Appellants contend that under the doctrine of merger of estates .and acceleration of remainders, the trust was terminated when the beneficiaries of the life estate acquired the interest of the remaindermen. As a general rule this is true when the estates, both legal and equitable, unite in the same person, but otherwise, if the merger is held in abeyance by the clear intent or purpose of the trust. "What is characterized in law as a spendthrift trust usually acts as a barrier and prevents merger. It seems that equity will not recognize a merger, even where there is a union of legal and equitable estates in the same person, if contrary to the intention of the parties if the effect would be to destroy a valid trust. 39 Cyc. 246; In Re Moore’s Estate, 48 Atl. 884, (Pa. St.); 2 Washburn on Real Estate (6 Ed.), section 1484; Evansville Gas Light Co. v. State, 73 Ind. 222; Watson v. Dundee Mortgage & Trust Investment Co., 8 Pac. 548 (Ore.); Asch v. Asch, 21 N. E. 70 (N. Y.); Mason v. Rhode Island Hospital Trust Co., 78 Conn. 81.

The soundness then of appellants’ contention must depend upon whether spendthrift trusts are valid in Arkansas, and if valid, whether a spendthrift trust was created by the terms of the section of the will quoted above. The English doctrine condemns and the American doctrine upholds spendthrift trusts. Nichols, Assignee v. Eaton et al., 91 U. S. 716.

It is a mooted question in this State. Being a question of first impression here, the court adopts the American doctrine both upon réason and because the American doctrine is supported by the increasing weight of authority. This court said in the well considered case of Booe v. Vinson, 104 Ark. 439, that, “Although it is intimated va Honnett v. Williams, 66 Ark. 153, that such a trust can not be created or exist in this State, the increasing weight of authority in America favors the contrary rule. ’ ’ It may be noted also that the distinguished jurist, in rendering the opinion in Honnett v. Williams, supra, reserved the question for future consideration. It was unnecessary to decide the question in Booe v. Vinson for the reason that no restriction was placed upon the cestuis by the testator in the disposition of the income from the life estate. This court has jealously protected the free and unlimited right of a person in sound mind and otherwise competent to dispose of his property according to Ms pleasure, unless in contravention of some statute or the well established rule against perpetuities. Fortner v. Phillips, 124 Ark. 395.

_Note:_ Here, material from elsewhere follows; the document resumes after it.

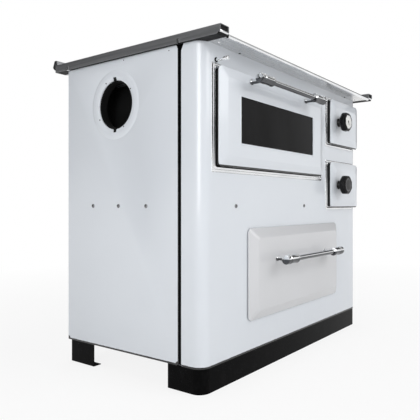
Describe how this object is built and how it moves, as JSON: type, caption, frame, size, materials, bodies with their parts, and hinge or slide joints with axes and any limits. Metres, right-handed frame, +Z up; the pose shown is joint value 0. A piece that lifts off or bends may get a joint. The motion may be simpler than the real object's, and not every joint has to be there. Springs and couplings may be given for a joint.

There is no misconstruing the intent of the testator in the instant case. The language of the eighth clause is direct and unambiguous. By the very wording, the legal title and the absolute control of the property passed to the trustee for the sole purpose of creating, by use and investment, a permanent income for the maintenance of the testator’s son during life, and his daughter-in-law so long as she remained the wife or widow of his son. The testator assigned as a reason for creating the trust, the inability of his son to care for and manage the estate. In the fear that his son might resort to some method of defeating his purpose, he provided against the anticipation of the income in any manner. He evidenced his intention most clearly by creating a stated income. His purpose was to impound the corpus of the estate in such way that the cestuis should not receive it, or even the income therefrom, except at certain and reasonable intervals. All power of alienation of the trust fund was withheld from the cestuis. By the bequest appellants acquired no vested estate therein. Every essential necessary to create a spendthrift trust is present in the devise.

Having subscribed to the American doctrine upholding spendthrift trusts, and the intention of the testator being manifest to create such a trust for the protection of the cestuis against improvidence and incapacity, which trust is not contrary to law or public policy, and being convinced the doctrine of merger of estates can not operate to destroy ,a valid spendthrift trust, the decree of the learned chancellor is affirmed.